Which movies do you like more...
Gangster Films The godfather, Goodfellas, Pulp Fiction, American Gangster etc
Cowboy Films... Sergio Leone's flicks and others like a fistful of dollars,once upon a time in the west 1966 Django etc
Samurai Films  .. like Kurosawa's stuff 7 samurai, Rashomon, Yojimbo etc..
So which category of films do you like more...


----------



## Violent by Design (Feb 17, 2012)

I don't like you.


----------



## CrazyMoronX (Feb 17, 2012)

Samurai films are the best.

Cowboys second best.

Gangsters third best.

I thought this was a new movie at first. Disappointed.


----------



## Rukia (Feb 17, 2012)

CrazyMoronX said:


> I thought this was a new movie at first. Disappointed.
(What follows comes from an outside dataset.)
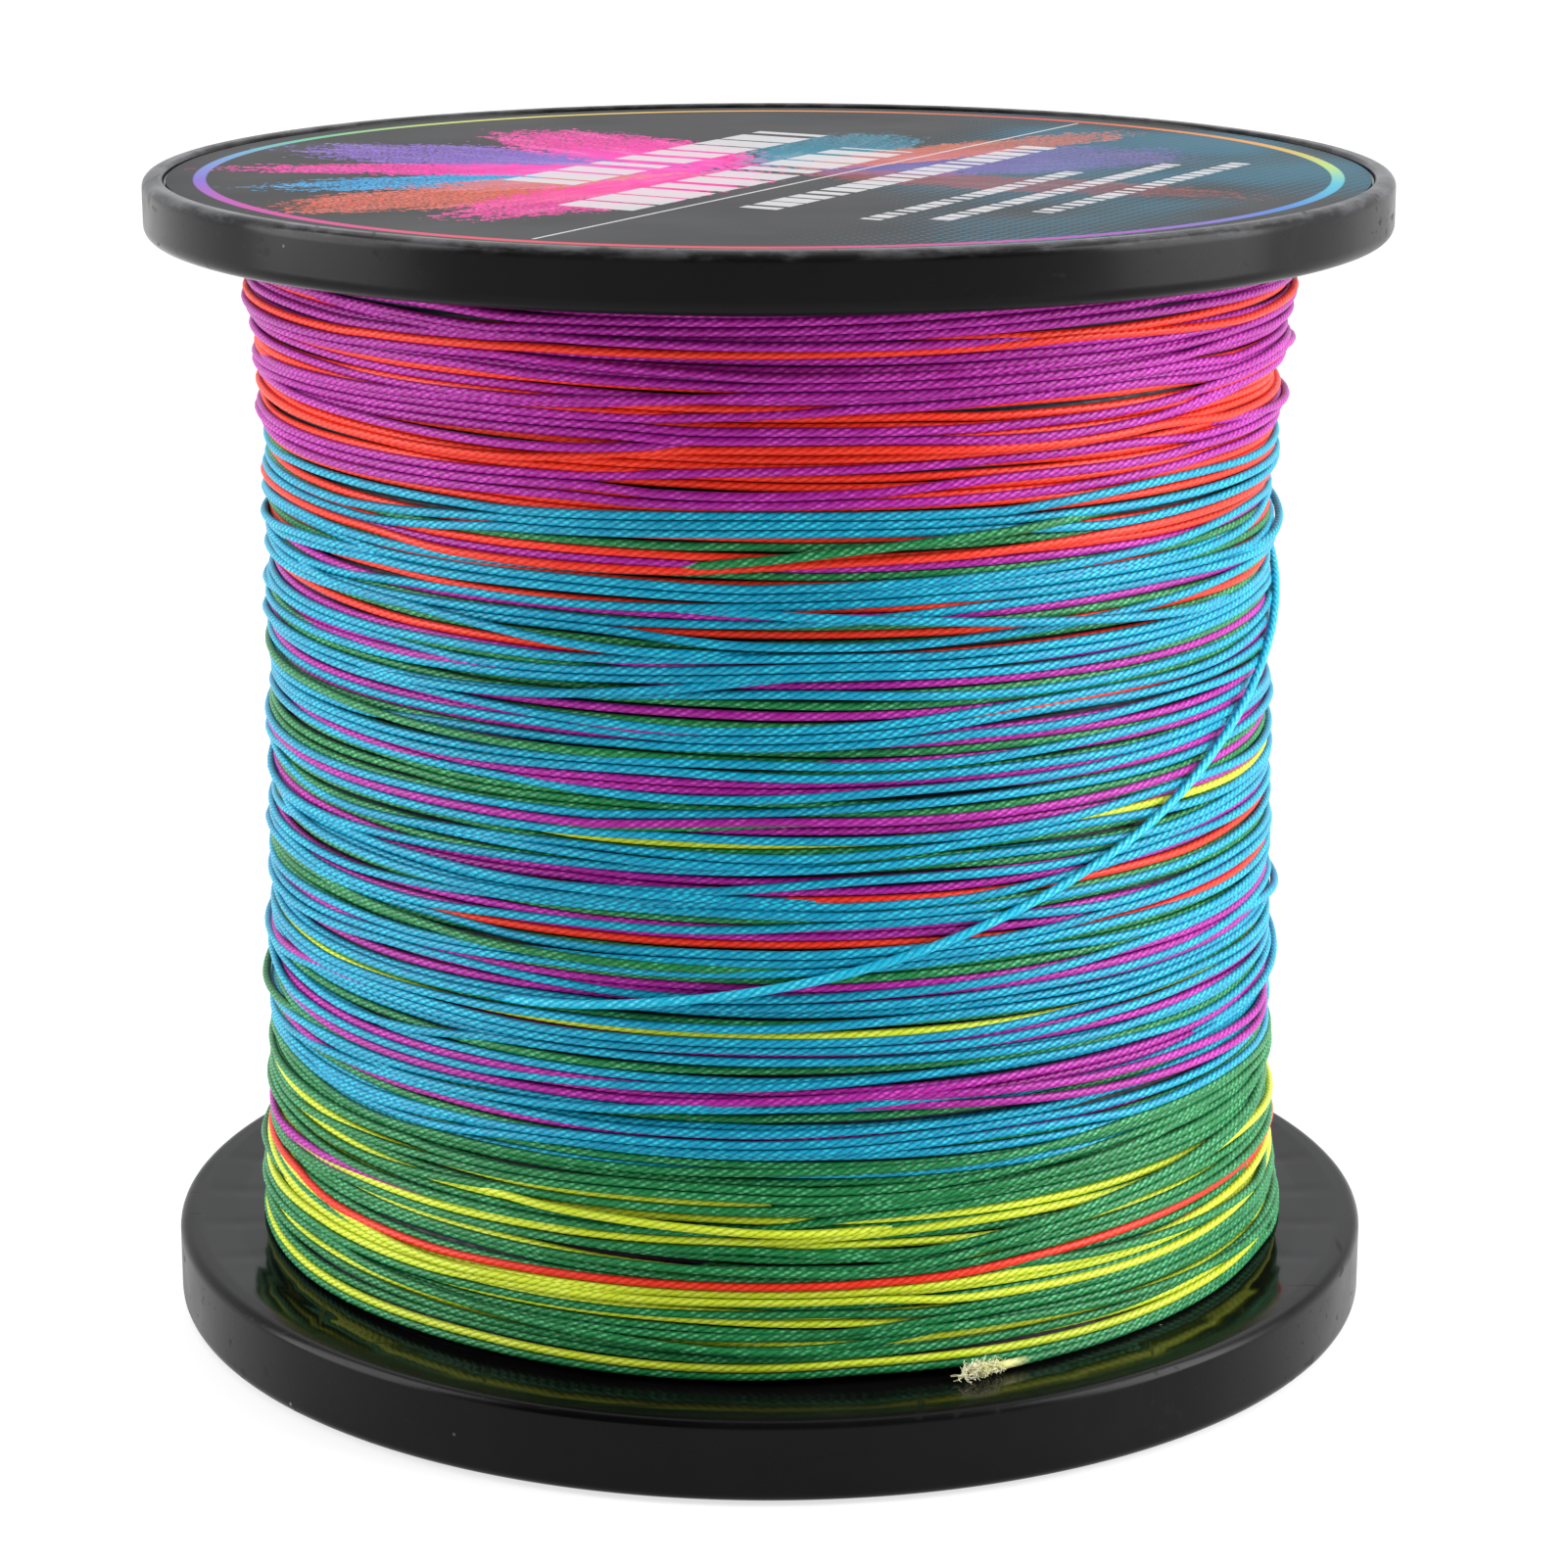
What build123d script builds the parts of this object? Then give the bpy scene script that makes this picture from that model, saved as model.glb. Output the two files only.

I know.  I thought it was the sequel to Cowboys and Aliens.


----------



## CrazyMoronX (Feb 17, 2012)

Would make a badass movies, but it needs more aliens.


----------



## ~Gesy~ (Feb 17, 2012)

that movie sucked, I'm glad I didn't pay money to see it


----------



## Stunna (Feb 17, 2012)

Cowboys.**


----------



## Rukia (Feb 17, 2012)

I agree that it sucked.  But it was still better than Thor.


----------



## CrazyMoronX (Feb 17, 2012)

I thought it was decent.


----------



## Mr.Blonde (Feb 17, 2012)

1)Gangsters
2)Cowboys
3)Samurai

But the best is a Sergio Leone gangster film.
That is,Once Upon a Time in America.

Oh,and though I get what you're saying,The Godfather is much more than a gangster film.



CrazyMoronX said:


> I thought this was a new movie at first. Disappointed.


Same here.


----------



## CrazyMoronX (Feb 17, 2012)

You somehow got your ratings backward, bro.


----------



## Rukia (Feb 17, 2012)

CrazyMoronX said:


> You somehow got your ratings backward, bro.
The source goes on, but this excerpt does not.